This Month's Story
A WINTER’S DAY
Good Lord, it’s snowing! The ground is too warm for it to stick, but there are definite flakes falling. New Orleans Channel 8 has been showing video clips indicating that they are getting even more snow they we are and, in truth, what we are having would be best described as sleet.
I’m watching the snow move over the water in front of our FEMA Cottage while having my breakfast coffee. It’s a dynamic picture. I can see a dark snow squall moving over the oyster boats working the reefs near Pass Marianne, the sky slate gray, no sunshine. I count twelve maybe fifteen boats over there, moving about, their shapes muted by the squall into dim silhouettes, mostly small gray sticks with square gray bases. The boats move about in scattered clusters, dredging oysters from the large reefs that compose most of Square Handkerchief Shoal.
It seems cold outside, at least to me watching from inside the comfort of my FEMA cottage; the thermometer reads in the high thirties outside. But that needs to go with the wind and the sleet; so it must seem even colder to the men working on the boats. I can picture what it’s like when the dredge comes in high and the cold, muddy water drips down on the faces and black aprons of the men working, chilling their hands through the gloves as they sort the catch.
It’s hard, grueling work. And it can be dangerous. I remember a cruel incident years ago when a tug pushing a string of two barges ran down one of the oyster boats. Two men had been working the boat that day. One of the men managed to grab a hold of a forward section of the lead barge and, scrambling aboard, saved himself. The other oysterman had fallen under and run over by the same barge and it was a week before they found his body.
But there is a reason for all this work that these men are doing in this cold weather. There are many of us who like our oysters on the half-shell and/or in oyster stew and so there is a good market for their catch. So despite the winter weather, the men are out dragging the beds as they have for a hundred or so years, pulling in the oysters from these rich reefs. In a way, apart from the early winter season, this is a local market. Nationally, the big season for oysters is Thanksgiving and Christmas. People who don’t normally eat oysters use them during these festive times in poultry dressings and such.

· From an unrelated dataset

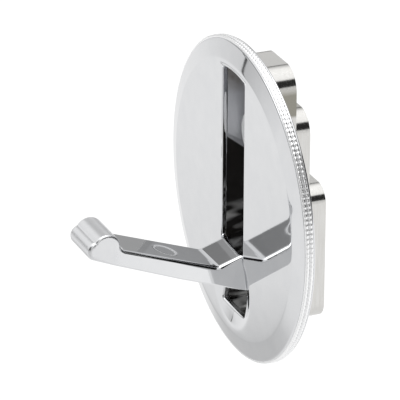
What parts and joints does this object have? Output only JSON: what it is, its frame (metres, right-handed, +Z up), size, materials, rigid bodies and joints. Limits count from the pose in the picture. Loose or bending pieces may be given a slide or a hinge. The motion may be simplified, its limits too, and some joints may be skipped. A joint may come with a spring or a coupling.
{
  "type": "retractable coat hook",
  "caption": "Flush round chromed hook plate with a mortised housing; pressing the arm's tail swings the hook out, pushing it up folds it away.",
  "frame": {"origin": "centre of the cover plate on the surface of the panel that it is fixed to", "axes": "+Z up; the front faces -Y and the housing reaches into the panel along +Y; +X is to the right seen from the front"},
  "size_m": [0.07, 0.0524, 0.07],
  "materials": {
    "plate_chrome": "polished",
    "housing_chrome": "polished",
    "arm_chrome": "polished",
    "bright_steel": "bright",
    "spring_steel": "satin",
    "nylon": "matt",
    "silicone": "matt"
  },
  "bodies": {
    "base": {"rosette": "plate_chrome", "snap_ring": "bright_steel", "housing": "housing_chrome", "pivot_pin": "bright_steel", "spacer_left": "nylon", "spacer_right": "nylon", "leaf_spring": "spring_steel", "spring_screw": "bright_steel", "closing_bumper": "silicone"},
    "arm": {"hook_arm": "arm_chrome"}
  },
  "joints": [
    {"name": "hook_swing", "type": "hinge", "parent": "base", "child": "arm", "pos_m": [0, 0.0022, -0.0146], "axis": [-1, 0, 0], "range_deg": [0, 70.3]}
  ]
}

But to us in the hard-core areas such as along the entire Alabama, Mississippi, Louisiana and Texas coasts there is an all year demand for the oysters that transcends these holiday demands. To us, oysters are oysters. Meaning, if someone will go out there and get them, we will sit down and eat them. Of course, in almost any seaport city there are oyster bars. In fact the new Wal-Mart was going to have an Oyster Bar in the store when it opened. Someone in Wal-Mart management squelched that idea, but it is interesting that it was even considered.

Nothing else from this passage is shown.